--- Begin Data shown ---

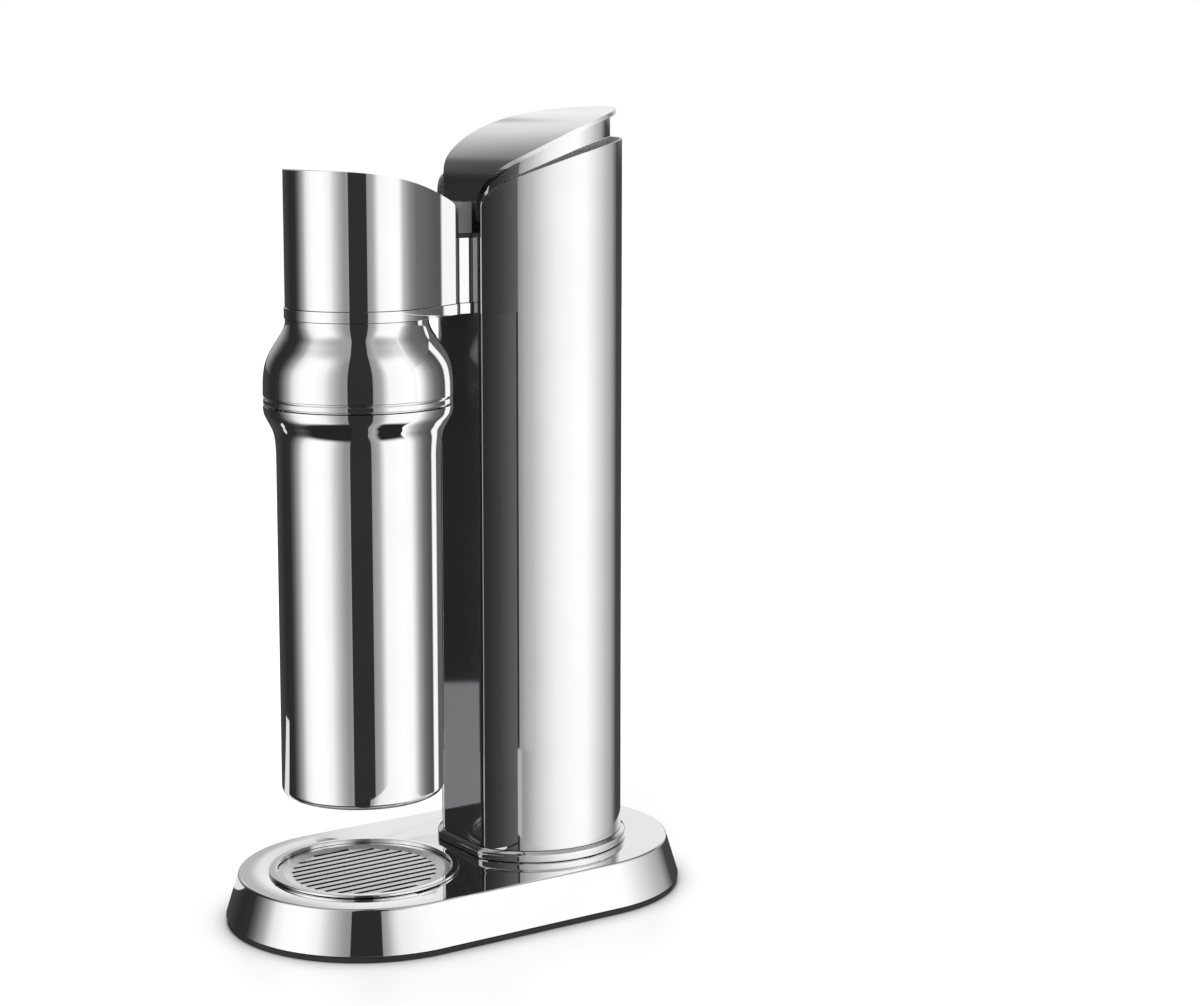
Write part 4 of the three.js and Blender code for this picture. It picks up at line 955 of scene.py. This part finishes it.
slotFinishes = {
    "satin_steel": satinSteel, "inner_steel": innerSteel, "dark_mirror": darkMirror,
    "dark_rubber": darkRubber, "grey_plastic": greyPlastic, "black_plastic": blackPlastic,
    "brass": brassMetal, "clear_plastic": clearPlastic, "polished_steel": mirrorSteel,
    "white_plastic": whitePlastic, "black_gloss": blackGloss,
}
nodeFinishes = {"drip_grille": slotShadedSteel}
keptEdges = {"width": 0.15, "segments": 2, "angle": 50}
edgeWidths = {
    "front_panel": 0.25, "hinge_block": 0.7, "drip_grille": 0.12, "neck_pad": 0.3,
    "top_bracket": 0.4,
}
for part in frame["record"]["subparts"]:
    name = part["node"]
    node = frame["nodes"][name]
    if node.hide_render:
        continue
    node.data.materials.clear()
    node.data.materials.append(nodeFinishes.get(name, slotFinishes[part["material_slot"]]))
    width = edgeWidths.get(name, keptEdges["width"])
    softenEdges(node, width, keptEdges["segments"], keptEdges["angle"])
print("kept pieces finished")

# studio: soft bands of light all round, a floor, cards that only the metal sees

bandStops = [  # degrees round from the camera's side, brightness
    (-180, 0.05), (-150, 0.06), (-123, 0.025), (-107, 0.03), (-99, 0.12), (-88, 0.4), (-79, 0.87),
    (-69, 1.05), (-52, 1.1), (-45, 1.05), (-37, 0.96), (-29, 0.66), (-22, 0.46), (-15, 0.32),
    (-10.5, 0.29), (-4.3, 0.377), (1.9, 0.484), (8.1, 0.6), (14.3, 0.7), (20.5, 0.786),
    (26.8, 0.877), (33.2, 0.938), (46.4, 1.02), (67.5, 1.08), (75.2, 1.06), (83.3, 0.957),
    (92, 0.817), (101.3, 0.685), (111.8, 0.527), (124, 0.393), (139.6, 0.06), (180, 0.05),
]
rearStops = [  # degrees above the horizon behind the machine, brightness
    (-90, 0.05), (-2, 0.05), (0, 0.7), (3, 0.72), (8, 0.86), (12, 0.88), (14, 0.92), (16, 0.88),
    (18, 0.83), (20, 0.83), (23.7, 0.73), (26.8, 0.5), (29.6, 0.26), (32, 0.1), (36, 0.09),
    (60, 0.12), (90, 0.4),
]
worldSettings = {
    "rearFrom": 125, "rearFull": 165, "rearLow": -2, "rearHigh": 1,
    "leftFrom": 0.085, "leftFull": 0.125, "leftTop": 18.5, "leftEnd": 21, "left": 0.6,
    "underFrom": 34, "underFull": 50, "under": 0.02,
    "domeFrom": 38, "domeFull": 60, "dome": 0.38, "fill": 0.75, "backdrop": 1.0,
}


def makeWorld():
    w = worldSettings
    world = bpy.data.worlds.new("studio")
    world.use_nodes = True
    bpy.context.scene.world = world
    tree = world.node_tree
    coords = tree.nodes.new("ShaderNodeTexCoord")
    split = tree.nodes.new("ShaderNodeSeparateXYZ")
    tree.links.new(coords.outputs["Generated"], split.inputs[0])
    x, y, z = split.outputs
    across, ahead = (
        mathNode(tree, "ADD", times(tree, x, way.x), times(tree, y, way.y))
        for way in (photoRight, photoNear)
    )
    angle = times(tree, mathNode(tree, "ARCTAN2", across, ahead), 180 / pi)
    rise = times(tree, mathNode(tree, "ARCSINE", z), 180 / pi)
    fall = times(tree, rise, -1)
    behind = times(
        tree, smoothStep(tree, mathNode(tree, "ABSOLUTE", angle), w["rearFrom"], w["rearFull"]),
        smoothStep(tree, rise, w["rearLow"], w["rearHigh"]),
    )
    left = times(
        tree, smoothStep(tree, times(tree, across, -1), w["leftFrom"], w["leftFull"]),
        smoothStep(tree, fall, -w["leftEnd"], -w["leftTop"]),
    )
    leftLevel = mathNode(tree, "SUBTRACT", 1, times(tree, left, 1 - w["left"]))
    rear = mixColour(tree, leftLevel, grey(0), stopsRamp(tree, rearStops, rise))
    studio = mixColour(tree, behind, stopsRamp(tree, bandStops, angle), rear)
    below = smoothStep(tree, fall, w["underFrom"], w["underFull"])
    studio = mixColour(tree, below, studio, grey(w["under"]))
    above = smoothStep(tree, rise, w["domeFrom"], w["domeFull"])
    studio = mixColour(tree, above, studio, grey(w["dome"]))
    rays = tree.nodes.new("ShaderNodeLightPath")
    plain = mixColour(tree, rays.outputs["Is Glossy Ray"], grey(w["fill"]), studio)
    final = mixColour(tree, rays.outputs["Is Camera Ray"], plain, grey(w["backdrop"]))
    tree.links.new(final, tree.nodes["Background"].inputs["Color"])


def stagePiece(name, bm, material):
    mesh = meshFrom(name, bm)
    mesh.materials.append(material)
    piece = linked(name, mesh)
    return piece


# the dark level and the contact reach set the floor's painted contact shadow
floorSettings = {
    "size": 3, "white": 0.93, "dark": 0.3, "roughness": 0.35, "specular": 0.5,
    "near": 0.2, "far": 0.5, "nearFrom": 0.2, "farFull": 0.6, "contact": 0.018, "paintedShadowLow": 0.25,
}


def makeFloor():
    f = floorSettings
    bm = bmesh.new()
    bmesh.ops.create_grid(bm, x_segments=1, y_segments=1, size=f["size"])
    material, tree, shader = newMaterial("floor_white", {
        "Roughness": f["roughness"], "Specular IOR Level": f["specular"],
    })
    coords = tree.nodes.new("ShaderNodeTexCoord")
    length = tree.nodes.new("ShaderNodeVectorMath")
    length.operation = "LENGTH"
    tree.links.new(coords.outputs["Object"], length.inputs[0])
    away = smoothStep(tree, length.outputs["Value"], f["nearFrom"], f["farFull"])
    glow = mixColour(tree, away, grey(f["near"]), grey(f["far"]))
    contact = tree.nodes.new("ShaderNodeAmbientOcclusion")  # painted contact shadow: ambient occlusion darkens the floor's colour and takes away its glow right under the edges
    contact.inputs["Distance"].default_value = f["contact"]
    outsidePaintedShadow = smoothStep(tree, contact.outputs["AO"], f["paintedShadowLow"], 1.0)
    feed(tree, shader.inputs["Emission Color"], mixColour(tree, outsidePaintedShadow, grey(0), glow))
    paintedShadowColour = mixColour(tree, outsidePaintedShadow, grey(f["dark"]), grey(f["white"]))
    feed(tree, shader.inputs["Base Color"], paintedShadowColour)
    rays = tree.nodes.new("ShaderNodeLightPath")
    tree.links.new(rays.outputs["Is Camera Ray"], shader.inputs["Emission Strength"])
    floor = stagePiece("floor", bm, material)
    floor.visible_glossy = False


def makeCard(name, centre, sideWay, upWay, across, up, glow):  # flat card seen in reflections only
    bm = bmesh.new()
    verts = bmesh.ops.create_grid(bm, x_segments=1, y_segments=1, size=1)["verts"]
    for vert in verts:
        a = across[0] if vert.co.x < 0 else across[1]
        b = up[0] if vert.co.y < 0 else up[1]
        vert.co = centre + sideWay * a * mm + upWay * b * mm
    material = bpy.data.materials.new(name)
    material.use_nodes = True
    tree = material.node_tree
    tree.nodes.remove(tree.nodes["Principled BSDF"])
    light = tree.nodes.new("ShaderNodeEmission")
    clear = tree.nodes.new("ShaderNodeBsdfTransparent")
    blend = tree.nodes.new("ShaderNodeMixShader")
    coords = tree.nodes.new("ShaderNodeTexCoord")
    along = tree.nodes.new("ShaderNodeVectorMath")
    along.operation = "DOT_PRODUCT"
    along.inputs[1].default_value = sideWay / mm
    tree.links.new(coords.outputs["Object"], along.inputs[0])
    place = mathNode(tree, "SUBTRACT", along.outputs["Value"], centre.dot(sideWay) / mm)
    colour, cover = glow(tree, place)
    feed(tree, light.inputs["Color"], colour)
    feed(tree, blend.inputs[0], cover)
    tree.links.new(clear.outputs[0], blend.inputs[1])
    tree.links.new(light.outputs[0], blend.inputs[2])
    tree.links.new(blend.outputs[0], tree.nodes["Material Output"].inputs["Surface"])
    card = stagePiece(name, bm, material)
    card.visible_camera = False
    card.visible_diffuse = False
    card.visible_shadow = False
    card.visible_transmission = False


nearCards = [  # dark flags close in front of the bottle, with a soft right edge
    {
        "name": "card_near", "reach": 130, "across": (-11.7, 100), "up": (47, 620),
        "glow": [
            (-12, 0.03), (46.6, 0.03), (47.2, 0.3), (57, 0.34), (70, 0.42), (85, 0.52), (100, 0.62),
        ],
        "cover": [(-12, 1.0), (72, 1.0), (100, 0.0)],
    },
    {
        "name": "card_low", "reach": 130, "across": (-11.7, 60), "up": (-20, 47),
        "glow": [(-12, 0.025), (30.6, 0.025), (31.4, 0.3), (40, 0.42), (60, 0.8)],
        "cover": [(-12, 1.0), (40, 1.0), (60, 0.0)],
    },
]
betweenCards = {  # between bottle and column: dark to the column, graded to the bottle
    "across": (11, 86),
    "toColumn": [
        (11, 0.5), (19.5, 0.5), (20, 0.0265), (21, 0.0265), (25.6, 0.033), (30, 0.0414),
        (35.6, 0.0528), (40.6, 0.0717), (47, 0.0915), (60, 0.13),
    ],
    "cards": [
        {
            "name": "card_bottle", "y": -10, "up": (60, 313.2), "end": 57,
            "toBottle": [
                (11, 0.12), (26, 0.12), (27.5, 1.0), (34, 1.0), (36, 0.08), (40, 0.09), (50, 0.17),
                (60.7, 0.4), (73.6, 0.9), (80, 1.05), (86, 1.08),
            ],
        },
        {
            "name": "card_head", "y": -4.5, "up": (313, 402), "end": 55,
            "toBottle": [
                (11, 0.05), (15.7, 0.05), (16.3, 1.0), (23, 1.0), (24, 0.1), (40, 0.14), (50, 0.16),
                (60.7, 0.28), (73.6, 0.55), (85, 0.95), (86, 0.95),
            ],
        },
        {"name": "card_foot", "y": -10, "up": (26, 60), "end": 57, "toBottle": None},
    ],
}
neckCard = {"x": 15.6, "across": (-4.4, 2.4), "up": (313, 353), "glow": 1.05}
floorStrip = {
    "start": (0, 3.5, 0.5), "way": (-0.8526, -0.5225, 0), "along": (85, 476), "half": 40,
    "glow": 0.8,
}


def seenFromBehind(tree):
    return tree.nodes.new("ShaderNodeNewGeometry").outputs["Backfacing"]


def makeNearCards():
    for n in nearCards:
        def glow(tree, place):
            return stopsRamp(tree, n["glow"], place), stopsRamp(tree, n["cover"], place)

        centre = Vector((0, bottleY * mm, 0)) + photoNear * n["reach"] * mm
        makeCard(n["name"], centre, photoRight, straightUp, n["across"], n["up"], glow)


def makeNeckCard():  # keeps the side of the neck bright beside the column
    n = neckCard

    def glow(tree, place):
        return grey(n["glow"]), seenFromBehind(tree)

    centre = Vector((n["x"] * mm, 0, 0))
    makeCard("card_neck", centre, Vector((0, 1, 0)), straightUp, n["across"], n["up"], glow)


def makeBetweenCards():
    for card in betweenCards["cards"]:
        def glow(tree, place):
            behind = seenFromBehind(tree)
            dark = stopsRamp(tree, betweenCards["toColumn"], place)
            shown = times(tree, behind, mathNode(tree, "LESS_THAN", place, card["end"]))
            if not card["toBottle"]:  # clear from the front
                return dark, shown
            colour = mixColour(tree, behind, stopsRamp(tree, card["toBottle"], place), dark)
            return colour, mathNode(tree, "ADD", shown, mathNode(tree, "SUBTRACT", 1, behind))

        centre = Vector((0, card["y"] * mm, 0))
        makeCard(
            card["name"], centre, Vector((1, 0, 0)), straightUp, betweenCards["across"],
            card["up"], glow,
        )


def makeFloorStrip():  # bright strip on the floor that lights the panel's middle
    f = floorStrip
    way = Vector(f["way"])
    side = Vector((-way.y, way.x, 0))

    def glow(tree, place):
        return grey(f["glow"]), 1.0

    makeCard(
        "card_floor", Vector(f["start"]) * mm, way, side, f["along"], (-f["half"], f["half"]), glow,
    )


lampSettings = {
    "lamp_key": {"place": (0.9, -1.3, 1.6), "target": (0, 0, 0.2), "size": 1.0, "power": 9},
    "lamp_top": {"place": (-0.3, 0.2, 1.9), "target": (0, 0, 0.1), "size": 1.2, "power": 7},
}


def makeLamps():
    for name, s in lampSettings.items():
        data = bpy.data.lights.new(name, "AREA")
        data.shape = "SQUARE"
        data.size = s["size"]
        data.energy = s["power"]
        lamp = linked(name, data)
        place = Vector(s["place"])
        turned = (Vector(s["target"]) - place).to_track_quat("-Z", "Y").to_matrix().to_4x4()
        lamp.matrix_world = Matrix.Translation(place) @ turned
        lamp.visible_glossy = False


makeWorld()
makeFloor()
makeNearCards()
makeNeckCard()
makeBetweenCards()
makeFloorStrip()
makeLamps()
print("studio made")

--- End Data shown ---

◆ **Direction**:
Go through the lines above. Select every one that has the string "scene".

◆ **Solution below**:
Write part 4 of the three.js and Blender code for this picture. It picks up at line 955 of scene.py. This part finishes it.
    bpy.context.scene.world = world